26 As regards the claim that the third agreement was signed under duress, there is no sworn evidence to support this. Even if the applicants were told that the agreement had to be signed quickly it does not follow that it was not made voluntarily. The terms of the agreement were materially the same as those of the first two agreements. What was different was the scope of works and the estimate of fees. Very little time was necessary to appreciate the import of those parts of the third agreement.

27 As to the claim that Mr Moleirinho signed the third agreement on behalf of his wife without her authority, there is no evidence from Mrs Moleirinho to that effect.
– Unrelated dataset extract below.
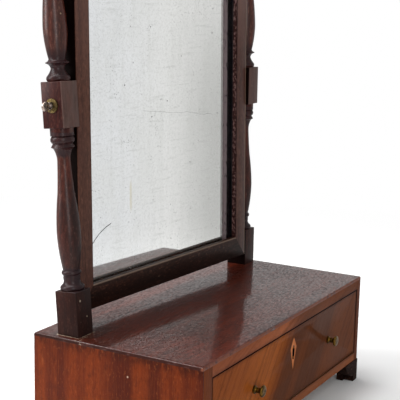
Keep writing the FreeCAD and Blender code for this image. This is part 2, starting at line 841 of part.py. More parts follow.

Mr Moleirinho does not deny signing the form and it is difficult to believe that he did so without having any authority to execute the document. Further, Mr Moleirinho said in his written submissions that he contacted the PCWC committee after


(Page 10)
    receiving the third agreement and 'told them the urgent situation as stated and they agreed to go ahead with the application'.




Conclusion

28 Each of the agreements contained proper disclosure as to the effect of the agreement, charge out rates and an estimate of likely costs. Each of the agreements was signed on behalf of PCWC and I am unable to conclude on the available evidence that those signatures represented anything other than a voluntary acceptance of the agreements on behalf of PCWC. Neither the circumstances in which the agreements were made, their terms or their effect lead me to conclude that they are unreasonable.

29 Issues raised by the applicants as to whether all of the work done pursuant to the agreements was necessary and within the terms of the instructions given by PCWC are issues appropriately to be determined on a taxation. They do not provide grounds for cancelling any of the costs agreements. For these reasons the application must be dismissed.